→ **DATA PROVIDED**
┌────────
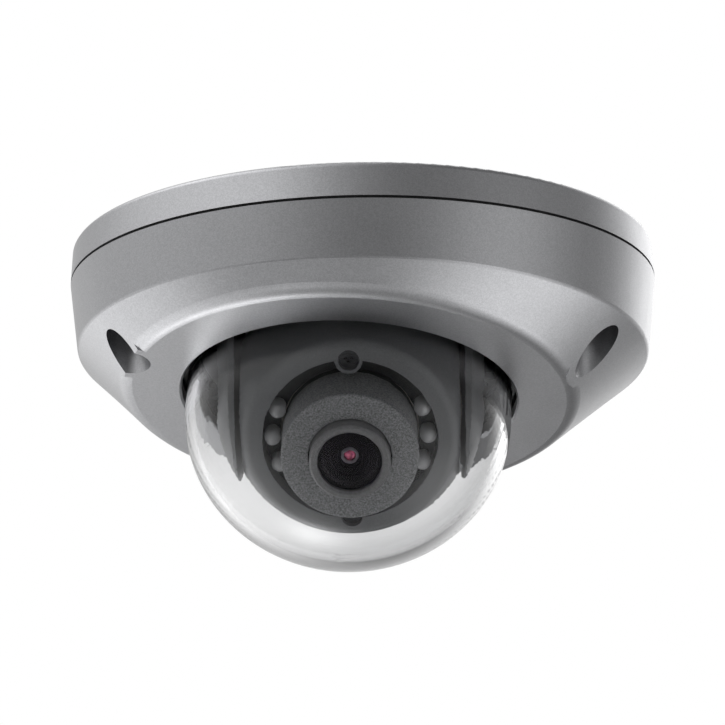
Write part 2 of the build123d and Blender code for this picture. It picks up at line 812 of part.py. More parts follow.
with BuildPart() as module_carrier:
    with BuildSketch(view_plane.offset(carrier_back)):
        Circle(bearing_radius)
    extrude(amount=carrier_front - carrier_back)
    with BuildSketch(view_plane.offset(carrier_back)):
        Circle(carrier_flange_radius)
    extrude(amount=carrier_flange)
    with BuildSketch(view_plane.offset(carrier_back + carrier_web)):
        Circle(carrier_inner)
    extrude(amount=carrier_front, mode=Mode.SUBTRACT)
    with BuildSketch(view_plane.offset(clip_low)):
        Circle(bearing_radius + clip_overlap)
        Circle(clip_inner, mode=Mode.SUBTRACT)
    extrude(amount=roll_clip_thickness, mode=Mode.SUBTRACT)
    with BuildSketch(view_plane.offset(carrier_back)):
        with Locations(*post_places):
            Circle(board_post_radius)
    extrude(amount=board_front - carrier_back)
    with BuildSketch(view_plane.offset(board_front)):
        with Locations(*post_places):
            Circle(small_screw_radius)
    extrude(amount=small_screw_length, mode=Mode.SUBTRACT)
    with BuildSketch(view_plane.offset(carrier_back)):
        Circle(holder_radius + bearing_gap)
    extrude(amount=carrier_front, mode=Mode.SUBTRACT)
keep(module_carrier, "module_carrier")

clip_outer = bearing_radius + clip_overlap
roll_clip = tube(view_plane.offset(clip_low), clip_outer, clip_inner, roll_clip_thickness)
keep(roll_clip, "roll_clip")

# ---- light shield around the lens --------------------------------------------------------------
with BuildPart() as light_shield:
    with BuildSketch(view_plane.offset(carrier_front)):
        Circle(shield_radius)
    extrude(amount=shield_front - carrier_front)
    fillet(light_shield.edges().group_by(axis_of(view_plane))[-1], shield_round)
    with BuildSketch(view_plane.offset(carrier_front)):
        Circle(shield_radius - shield_wall)
    extrude(amount=shield_front - shield_plate - carrier_front, mode=Mode.SUBTRACT)
    with BuildSketch(view_plane.offset(carrier_front)):
        Circle(lens_radius + lens_gap)
    extrude(amount=shield_front, mode=Mode.SUBTRACT)
keep(light_shield, "light_shield")

# ---- lens --------------------------------------------------------------------------------------
view_profile = profile_plane(view_plane)
lens_bore = lens_thread_radius - lens_wall
barrel_front = lens_front - lens_ring_thickness
glass_seat = barrel_front - front_glass_rim - element_clearance
glass_seat_radius = lens_window_radius + 2 * element_clearance

with BuildPart() as lens_barrel:
    with BuildSketch(view_profile):
        with BuildLine():
            Polyline(
                (lens_back_opening, lens_back),
                (lens_thread_radius, lens_back),
                (lens_thread_radius, lens_flange_back),
                (lens_radius, lens_flange_back),
                (lens_radius, barrel_front),
                (glass_seat_radius, barrel_front),
                (glass_seat_radius, glass_seat),
                (lens_bore, glass_seat),
                (lens_bore, lens_back + lens_back_wall),
                (lens_back_opening, lens_back + lens_back_wall),
                close=True,
            )
        make_face()
    revolve(axis=axis_of(view_plane))
keep(lens_barrel, "lens_barrel")

with BuildPart() as lens_ring:
    with BuildSketch(view_plane.offset(barrel_front)):
        Circle(lens_radius)
        Circle(lens_window_radius, mode=Mode.SUBTRACT)
    extrude(amount=lens_ring_thickness)
    chamfer(lens_ring.edges().group_by(axis_of(view_plane))[-1], lens_ring_chamfer)
keep(lens_ring, "lens_ring")

front_glass_radius = lens_window_radius - element_clearance
glass_plane = view_plane.offset(glass_seat)
front_glass = crowned_disc(glass_plane, front_glass_radius, front_glass_rim, front_glass_crown)
keep(front_glass, "front_lens")

element_start = lens_back + lens_back_wall + bearing_gap
elements = [
    crowned_disc(
        view_plane.offset(element_start + index * element_pitch),
        lens_bore - element_clearance,
        element_edge,
        element_crown,
    )
    for index in range(3)
]

with BuildPart() as rear_lenses:
    for element in elements:
        add(element.part)
keep(rear_lenses, "rear_lenses")

lock_plane = view_plane.offset(holder_tube_end)
lock_ring = tube(lock_plane, lock_ring_radius, lens_thread_radius + bearing_gap, lock_ring_thickness)
keep(lock_ring, "lens_lock_ring")

# ---- lens holder with the filter chamber ---------------------------------------------------------
with BuildPart() as lens_holder:
    with BuildSketch(view_plane.offset(board_front)):
        Rectangle(holder_length, holder_width)
    extrude(amount=holder_depth)
    with BuildSketch(view_plane.offset(board_front)):
        Rectangle(holder_length - 2 * holder_side, holder_width - 2 * holder_side)
    extrude(amount=holder_depth - holder_roof, mode=Mode.SUBTRACT)
    with BuildSketch(view_plane.offset(carrier_back)):
        Circle(holder_radius)
    extrude(amount=holder_tube_end - carrier_back)
    with BuildSketch(view_plane.offset(board_front)):
        Circle(lens_thread_radius + bearing_gap)
    extrude(amount=2 * holder_tube_end, mode=Mode.SUBTRACT)
keep(lens_holder, "lens_holder")

# ---- switched infrared filter --------------------------------------------------------------------
filter_front = carrier_back - holder_roof - filter_margin
filter_back = filter_front - filter_plate_thickness
filter_half = (holder_width - 2 * holder_side) / 2 - filter_margin
filter_centre = (-filter_travel / 2, 0)
window_places = [(-filter_travel, 0), (0, 0)]

with BuildPart() as filter_slide:
    with BuildSketch(view_plane.offset(filter_back)):
        with Locations(filter_centre):
            Rectangle(filter_plate_length, 2 * filter_half)
        with Locations(*window_places):
            Circle(filter_window_radius, mode=Mode.SUBTRACT)
    extrude(amount=filter_plate_thickness)
keep(filter_slide, "filter_slide")

filter_names = ("clear_filter", "infrared_filter")
for name, place in zip(filter_names, window_places):
    with BuildPart() as filter_glass:
        with BuildSketch(view_plane.offset(filter_back)):
            with Locations(place):
                Circle(filter_window_radius)
        extrude(amount=filter_glass_thickness)
    keep(filter_glass, name)

coil_place = view_plane.from_local_coords(
    Vector(-coil_length / 2, -holder_width / 2 - coil_radius, board_front + holder_depth / 2)
)
coil_plane = Plane(origin=coil_place, x_dir=view_direction, z_dir=pivot_direction)
with BuildPart() as filter_coil:
    with BuildSketch(coil_plane):
        Circle(coil_radius)
    extrude(amount=coil_length)
keep(filter_coil, "filter_coil")

# ---- sensor board --------------------------------------------------------------------------------
board_back = board_front - board_thickness

with BuildPart() as sensor_board:
    with BuildSketch(view_plane.offset(board_front)):
        Rectangle(board_side, board_side)
        with Locations(*post_places):
            Circle(small_screw_radius + ball_screw_clearance, mode=Mode.SUBTRACT)
    extrude(amount=-board_thickness)
keep(sensor_board, "sensor_board")

image_sensor = block(view_plane.offset(board_front), (0, 0), (sensor_side, sensor_side, sensor_height))
keep(image_sensor, "image_sensor")

sensor_glass = block(
    view_plane.offset(board_front + sensor_height),
    (0, 0),
    (sensor_glass_side, sensor_glass_side, sensor_glass_thickness),
)
keep(sensor_glass, "sensor_glass")

with BuildPart() as sensor_screws:
    with BuildSketch(view_plane.offset(board_back)):
        with Locations(*post_places):
            Circle(small_screw_head_radius)
    extrude(amount=-small_screw_head)
    with BuildSketch(view_plane.offset(board_back)):
        with Locations(*post_places):
            Circle(small_screw_radius)
    extrude(amount=small_screw_length)
keep(sensor_screws, "sensor_screws")

with BuildPart() as sensor_socket:
    with BuildSketch(view_plane.offset(board_back)):
        with Locations((0, flex_socket[1])):
            Rectangle(flex_socket[0], flex_socket[1])
    extrude(amount=-flex_socket[2])
keep(sensor_socket, "sensor_socket")

# ---- main board and what it carries --------------------------------------------------------------
component_plane = board_plane.offset(main_board_thickness)

with BuildPart() as main_board:
    with BuildSketch(board_plane):
        Rectangle(*main_board_size)
        with Locations(*standoff_places):
            Circle(board_hole_radius, mode=Mode.SUBTRACT)
    extrude(amount=main_board_thickness)
keep(main_board, "main_board")

with BuildPart() as standoffs:
    with BuildSketch(board_plane):
        with Locations(*standoff_places):
            RegularPolygon(standoff_radius, 6)
    extrude(amount=-standoff_height)
    with BuildSketch(board_plane.offset(-standoff_height)):
        with Locations(*standoff_places):
            Circle(stud_radius)
    extrude(amount=-stud_length)
    with BuildSketch(board_plane):
        with Locations(*standoff_places):
            Circle(board_screw_radius)
    extrude(amount=-board_screw_length + main_board_thickness, mode=Mode.SUBTRACT)
keep(standoffs, "board_standoffs")

with BuildPart() as board_screws:
    with BuildSketch(component_plane):
        with Locations(*standoff_places):
            Circle(board_screw_head_radius)
    extrude(amount=board_screw_head)
    with BuildSketch(component_plane):
        with Locations(*standoff_places):
            Circle(board_screw_radius)
    extrude(amount=-board_screw_length)
keep(board_screws, "board_screws")

processor = block(component_plane, (processor_x, 0), (processor_side, processor_side, processor_height))
keep(processor, "main_processor")

with BuildPart() as heat_sink:
    with BuildSketch(component_plane.offset(processor_height)):
        with Locations((processor_x, 0)):
            Rectangle(processor_side, processor_side)
    extrude(amount=heat_sink_base)
    fin_pitch = (processor_side - heat_sink_fin_width) / (heat_sink_fin_count - 1)
    with BuildSketch(component_plane.offset(processor_height + heat_sink_base)):
        with Locations((processor_x, 0)):
            with GridLocations(fin_pitch, 1, heat_sink_fin_count, 1):
                Rectangle(heat_sink_fin_width, processor_side)
    extrude(amount=heat_sink_fin)
keep(heat_sink, "heat_sink")

with BuildPart() as capacitors:
    with BuildSketch(component_plane):
        with Locations(*capacitor_places):
            Circle(capacitor_radius)
    extrude(amount=capacitor_height)
keep(capacitors, "capacitors")

sockets = (
    ("network_socket", network_socket_size, network_socket_place),
    ("power_socket", power_socket_size, power_socket_place),
)
for name, size, place in sockets:
    with BuildPart() as socket:
        with BuildSketch(component_plane):
            with Locations(place):
                Rectangle(size[0], size[1])
        extrude(amount=size[2])
        with BuildSketch(component_plane.offset(size[2])):
            with Locations(place):
                Rectangle(size[0] - 2 * socket_wall, size[1] - 2 * socket_wall)
        extrude(amount=2 * socket_wall - size[2], mode=Mode.SUBTRACT)
    keep(socket, name)

card_socket = block(component_plane, card_socket_place, card_socket_size)
keep(card_socket, "card_socket")

lead_socket = block(component_plane, lead_socket_place, flex_socket)
keep(lead_socket, "lead_socket")

with BuildPart() as reset_switch:
    with BuildSketch(component_plane):
        with Locations(switch_place):
            Rectangle(switch_size[0], switch_size[1])
    extrude(amount=switch_size[2])
    with BuildSketch(component_plane.offset(switch_size[2])):
        with Locations(switch_place):
            Circle(button_radius + bearing_gap)
    extrude(amount=button_proud - button_length - 2 * button_travel, mode=Mode.SUBTRACT)
keep(reset_switch, "reset_switch")

with BuildPart() as reset_button:
    with BuildSketch(component_plane.offset(switch_size[2] + button_proud)):
        with Locations(switch_place):
            Circle(button_radius)
    extrude(amount=-button_length)
keep(reset_button, "reset_button")
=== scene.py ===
import json
from math import cos, radians, sin, tau

import bmesh
import bpy
from mathutils import Matrix, Vector


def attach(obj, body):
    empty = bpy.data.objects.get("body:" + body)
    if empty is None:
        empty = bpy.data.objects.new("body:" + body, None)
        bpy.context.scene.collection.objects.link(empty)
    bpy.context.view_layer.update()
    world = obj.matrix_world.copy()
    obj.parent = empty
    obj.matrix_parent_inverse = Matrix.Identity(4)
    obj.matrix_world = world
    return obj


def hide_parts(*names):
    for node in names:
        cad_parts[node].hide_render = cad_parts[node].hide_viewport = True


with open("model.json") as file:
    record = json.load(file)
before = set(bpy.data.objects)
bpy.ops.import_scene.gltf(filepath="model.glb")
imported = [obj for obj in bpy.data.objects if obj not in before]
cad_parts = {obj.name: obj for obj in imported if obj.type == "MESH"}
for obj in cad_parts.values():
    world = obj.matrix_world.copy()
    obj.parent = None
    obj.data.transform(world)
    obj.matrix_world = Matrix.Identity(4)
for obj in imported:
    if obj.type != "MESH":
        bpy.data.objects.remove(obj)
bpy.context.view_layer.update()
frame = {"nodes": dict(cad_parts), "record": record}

MM = 0.001
CAMERA_DISTANCE = 0.5
FLOOR_LEVEL = -0.9
LAMP_CIRCLE = 13.85
LAMP_SEAT = 9.5
LAMP_STEP = 22.5
LAMP_RADIUS = 1.5

# ---- camera: below the ceiling, a little to the right of the low front ---------------------------
turn, rise, lean = radians(14.26), radians(15.29), radians(-0.68)
aim = Vector((-0.22, 0, -20.72)) * MM
back = Vector((sin(turn) * cos(rise), -cos(turn) * cos(rise), -sin(rise)))
across = (-back).cross(Vector((0, 0, 1))).normalized()
upward = across.cross(-back)
right = cos(lean) * across + sin(lean) * upward
above = cos(lean) * upward - sin(lean) * across
camera = bpy.data.objects.new("camera", bpy.data.cameras.new("camera"))
bpy.context.scene.collection.objects.link(camera)
camera.data.lens = 132.04
camera.data.sensor_width = 36
camera.data.clip_start = 0.01
facing_object = Matrix((right, above, back)).transposed().to_4x4()
camera.matrix_world = Matrix.Translation(aim + CAMERA_DISTANCE * back) @ facing_object
bpy.context.scene.camera = camera
bpy.context.scene.view_settings.view_transform = "Standard"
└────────
→ **EXERCISE AIM**
Scan the listing above. Gather each line that contains the word "collection".

→ **RIGHT ANSWER**
        bpy.context.scene.collection.objects.link(empty)
bpy.context.scene.collection.objects.link(camera)